Is this the corporate action you are referring to?
I am in the same boat as you and trying to figure it out.
Neither alternative should be subject to income tax (+USC & PRSI) as far as my reading of the situation goes.
If you do not sell the bonus share rights in the market, your Santander ords shareholding will increase when the rights lapse and for Irish tax purposes the newly-issued shares are deemed to have been acquired at the same date as the original holding. The original cost will be shared between the original shares and the bonus (newly-issued) shares. In your spreadsheet where you record your holdings, just increase your share position from 5,500 to 5,739 approx after the rights lapse. (I'm assuming you hold approx 5,500 shares (550/0.10) currently). Your stockbroker will automatically reflect this on your account. Also adjust your cost per share. Total consideration is unchanged.
If you sell the bonus share rights in the market, I
think for tax purposes it is a deemed part-disposal of the shareholding in respect of which the rights were offered. So, this may or may not give rise to a chargeable gain in 2020. To calculate your chargeable gain you need to deduct the 'allowable cost' from the sales proceeds of your rights. Allowable cost = original cost of holding x [proceeds of rights sale / (proceeds of rights sale + market value of remaining shares)].

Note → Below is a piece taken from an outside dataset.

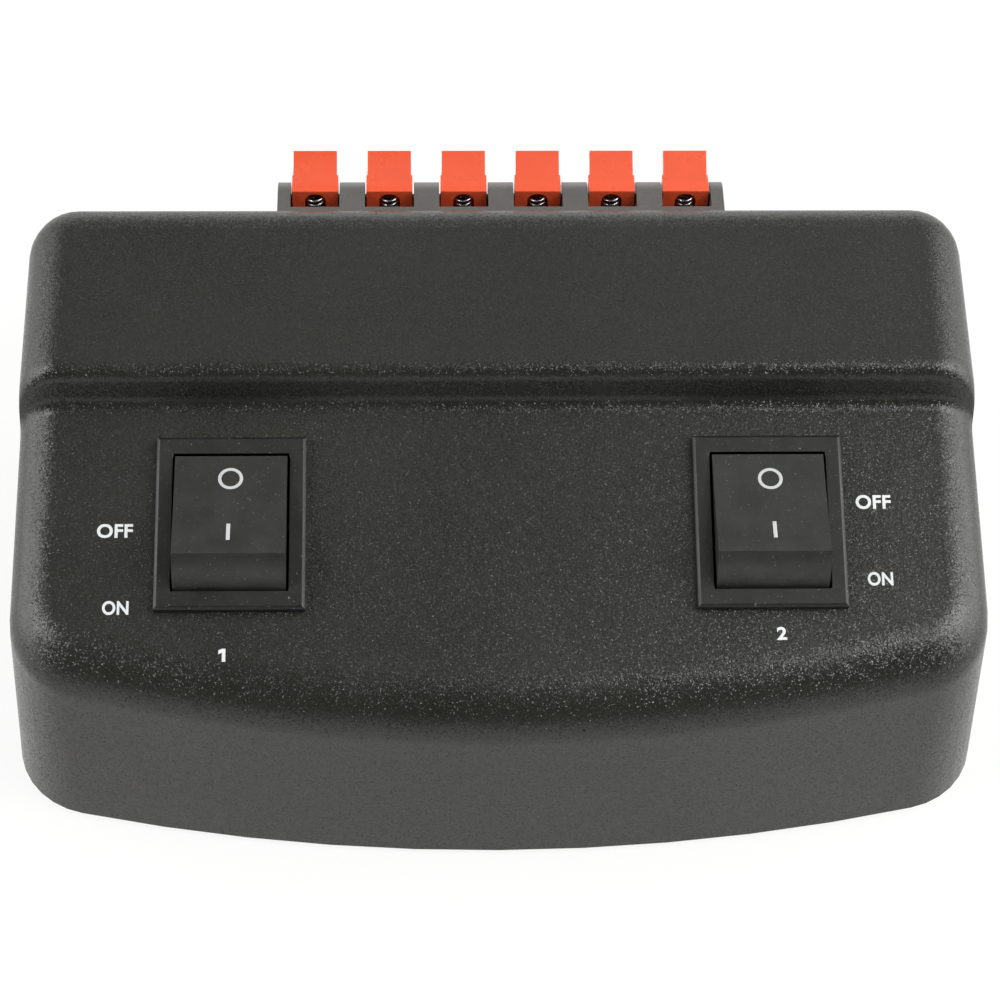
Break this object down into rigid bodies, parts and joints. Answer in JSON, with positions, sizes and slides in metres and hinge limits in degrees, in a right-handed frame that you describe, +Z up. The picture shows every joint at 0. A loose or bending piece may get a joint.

If the result of this formula is an amount less than your rights disposal proceeds, you have a chargeable gain, but you also have a €1,270 annual exemption as well to set against this. If the result is a larger figure than your rights disposal proceeds, then you have no chargeable gain.
Given the amounts involved, there is probably no tax for you to be concerned about for 2020 if you sell the rights.
That's my analysis of it and how I will approach the taxation of it - but willing to be corrected. I'm not tax-qualified, just a DIY investor with a copy of the ITI Capital Taxes manual to assist in computing taxes for corporate actions.
Also, I think that technically it is not a dividend/scrip dividend as they are precluded from this due to ECB recommendations.